Volkswagen will claim damages from former Chief Executive Martin Winterkorn and former Audi boss Rupert Stadler over its diesel emissions scandal, the carmaker said on Friday, trying to draw a line under its biggest-ever crisis, APA reports citing Reuters.
The German company said that following a far-reaching legal investigation it had concluded Winterkorn and Stadler had breached their duty of care, adding it had found no violations by other members of the management board.
Winterkorn and Stadler have both denied being responsible for the scandal.
Volkswagen in 2015 admitted using illegal software to rig diesel engine tests in the United States, sparking Germany’s biggest corporate crisis.
The scandal has cost the carmaker more than 32 billion euros ($38 billion) in fines, refits and legal costs.
Winterkorn resigned as CEO on Sept. 23, 2015, a week after the scandal broke.
About three years later, Volkswagen terminated Stadler’s contract as Audi CEO against the backdrop of a criminal investigation into whether he was involved in emissions cheating by the German group.

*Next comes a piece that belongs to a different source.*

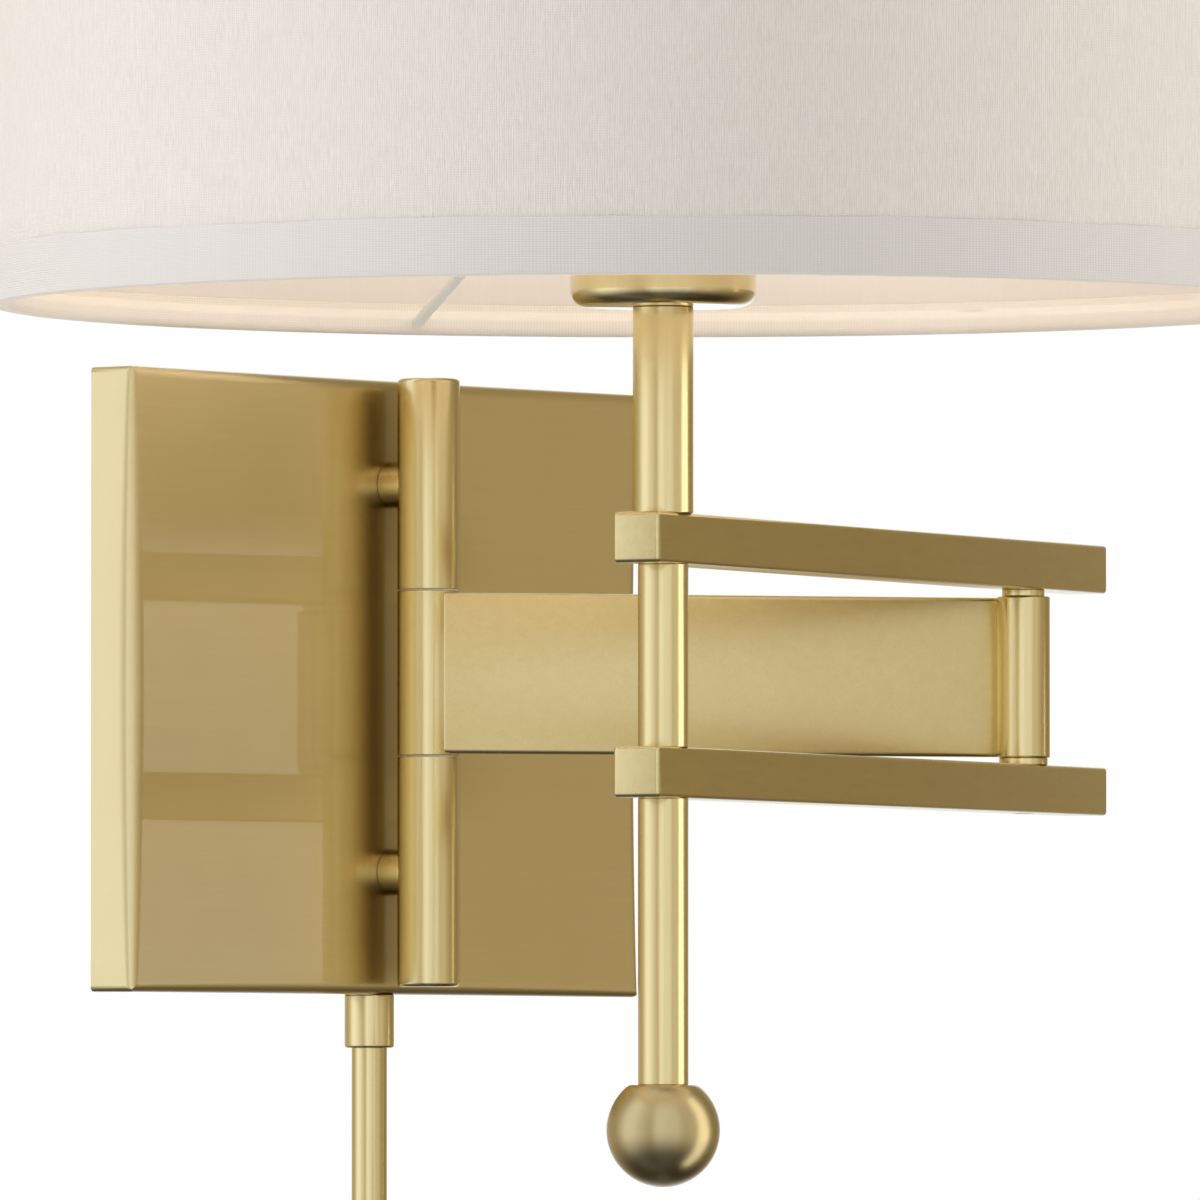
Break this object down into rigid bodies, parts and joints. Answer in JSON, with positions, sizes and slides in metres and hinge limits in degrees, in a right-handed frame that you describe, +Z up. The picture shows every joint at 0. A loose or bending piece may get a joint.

Volkswagen said the investigation it launched into the scandal, handled by law firm Gleiss Lutz, included the screening and review of 1.6 million files and more than 1,550 interviews and questionings.
“Both Prof. Winterkorn and Mr. Stadler accomplished great things with the Volkswagen Group ... there is no question that the impressive achievements in their professional careers still stand,” Volkswagen’s supervisory board said in a note sent to staff on Friday.